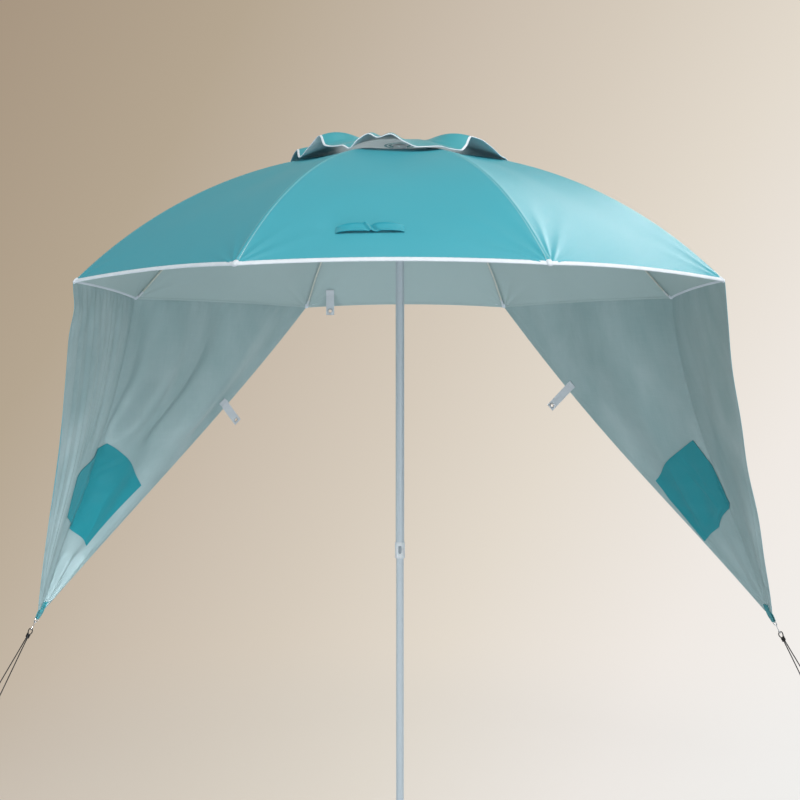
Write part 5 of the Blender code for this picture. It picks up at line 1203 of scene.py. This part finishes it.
def makeCornerTabs():
    # one strip from the wing's outer face round the ring and back along its inner face
    free, width, point = ringTab["free"], ringTab["width"], shelter["cornerWidth"]
    gap = shelter["wingCloth"] / 2 + tab["thick"] / 2 + ringTab["clear"]
    turn = ringTab["wire"] * 1.5 + tab["thick"] / 2 + ringTab["slack"]
    across = np.linspace(-0.5, 0.5, ringTab["columns"])
    for side in ("left", "right"):
        normal = wingNormal(side, np.array([0.5]), np.array([0.97]))[0]
        normal *= np.sign(normal @ (onLine(side, [(0, 1, 0)])[0] - wingTip(side)))
        hem = np.linalg.norm(wingSurface(side, 1, 0) - wingSurface(side, 0, 0))
        length = np.linalg.norm(wingSurface(side, 0.5, 0) - wingSurface(side, 0.5, 1))

        def sewn(back, sign):           # a line across the wing's cloth, so far back from its point
            here = point + (hem - point) * back / length
            return wingSurface(side, 0.5 - across * width / here, 1 - back / length) + sign * gap * normal

        def loose(along, height, wide):     # a line past the point; at the neck it follows the ring's curve
            spread = across * wide
            curve = ringTab["ring"] - np.sqrt(ringTab["ring"] ** 2 - spread ** 2) if wide < width else 0
            return onLine(side, np.stack([along + curve + 0 * across, height + 0 * across, spread], axis=1))

        def leg(sign):
            return [sewn(ringTab["grip"] * share, sign) for share in (1, 0.5)] + [
                sewn(0.001, sign), loose(free * 0.4, sign * turn, width)]

        bend = [loose(free + turn * sin(a), turn * cos(a), ringTab["neck"])
                for a in np.radians(np.linspace(0, 180, 9))]
        lines = softPath(np.array(leg(1) + bend + leg(-1)[::-1]), ringTab["steps"])
        face = gridNormals(lines) * tab["thick"] / 2
        uv = pairs(across[None, :] * width, pathLength(lines[:, ringTab["columns"] // 2])[:, None])
        piece = closedSheet(f"{side}_ring_tab", lines + face, lines - face, uv, [cloths["tealWebbing"]], 40)
        hangOnWing(piece, side, f"{side}_corner_tab")


# closure strap: folded band on the front gore
strap = dict(
    x=(-0.150, 0.030), fromHem=0.135, width=0.029, thick=0.0016, wave=0.00595, curl=0.0030, clear=0.0009,
    columns=161, rows=31, dip=(0.53, 0.06), twist=(0.49, 0.05),
    # ridges: height, place, slant and width; and rolled borders: height, place and width
    ridges=((0.0052, 0.47, 0.10, 0.022), (-0.0036, 0.55, 0.12, 0.030)),
    rolls=((0.0036, -0.42, 0.07), (0.0020, 0.42, 0.07)),
)


def makeStrap():                        # the canopy's own face between two heights, raised by the band's waves
    x = np.linspace(*strap["x"], strap["columns"])
    share = (x - x[0]) / (x[-1] - x[0])
    across = np.linspace(-0.5, 0.5, strap["rows"])[:, None]
    g = 5 + np.linspace(0.001, 0.999, 241)[None, :]
    base = []
    for t in 1 - strap["fromHem"] / goreLength + across[:, 0] * strap["width"] / goreLength:
        line = canopySurface(np.array([[t - 0.001], [t]]), g)[1]
        base.append(alongPath(x, line[:, 0], line))
    base = np.array(base)
    normal = gridNormals(base)
    normal *= np.sign(normal[..., 2:])
    # lifted in a wave that dips at a twist, its upper edge curled, with a ridge and a rolled border
    wave = strap["wave"] * (1 - (2 * share - 1) ** 8) * (1 - 0.5 * hump(share, *strap["dip"]))
    upper = 0.5 - across
    curl = strap["curl"] * (upper * np.sin(pi * share) + upper ** 2 * np.sin(2 * pi * share) ** 2)
    ridge = sum(size * hump(share, at + slant * across, width) for size, at, slant, width in strap["ridges"])
    roll = sum(size * hump(across, at, width) for size, at, width in strap["rolls"])
    roll = roll * (1 - hump(share, *strap["twist"]))    # none where it twists
    lift = strap["clear"] + wave + curl + (ridge + roll) * np.sin(pi * share) ** 0.4
    low = base + normal * lift[..., None]
    uv = pairs(share[None, :] * (x[-1] - x[0]), across * strap["width"])
    piece = closedSheet("folded_closure_strap", low + normal * strap["thick"], low, uv, [cloths["strap"]])
    foldUp(piece, 5, "closure_strap")


makeTabs()
makeCornerTabs()
makeStrap()
print("tabs, eyelets and strap made")


# finishes of the pieces kept from the CAD
kept = dict(
    tube=["lower_pole", "upper_pole"],
    button=["collar_button"],
    abs=["pole_collar", "crown", "cap_nut", "runner"] + [f"rib_tip_{k}" for k in range(1, 9)],
    rod=[f"rib_{k}" for k in range(1, 9)],
    zinc=["crown_wire", "runner_catch", "left_corner_ring", "right_corner_ring", "left_wire_hook",
          "right_wire_hook"] + [f"stretcher_{k}" for k in range(1, 9)],
    galvanised=["left_ground_peg", "right_ground_peg"],
    nylon=["sand_spike", "left_line_slider", "right_line_slider"],
)


def finishFrame():                      # each kept node gets its finish in every material slot, or in a new one
    for finishName, names in kept.items():
        for name in names:
            node = nodes[name]
            if not node.data.materials:
                node.data.materials.append(hard[finishName])
            for i in range(len(node.data.materials)):
                node.data.materials[i] = hard[finishName]


finishFrame()
print("frame finished")
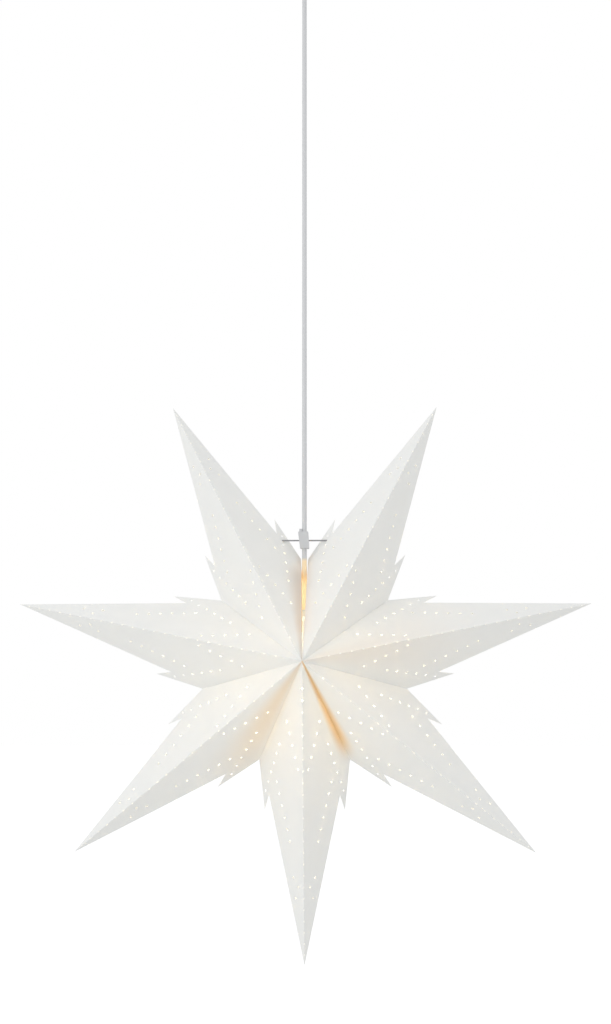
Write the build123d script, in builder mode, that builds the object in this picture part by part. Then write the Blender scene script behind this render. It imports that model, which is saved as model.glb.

+ + + +

TASK STATEMENT: Look through the records and gather every line containing "that".

FULL RESPONSE:
    # lifted in a wave that dips at a twist, its upper edge curled, with a ridge and a rolled border
Write the build123d script, in builder mode, that builds the object in this picture part by part. Then write the Blender scene script behind this render. It imports that model, which is saved as model.glb.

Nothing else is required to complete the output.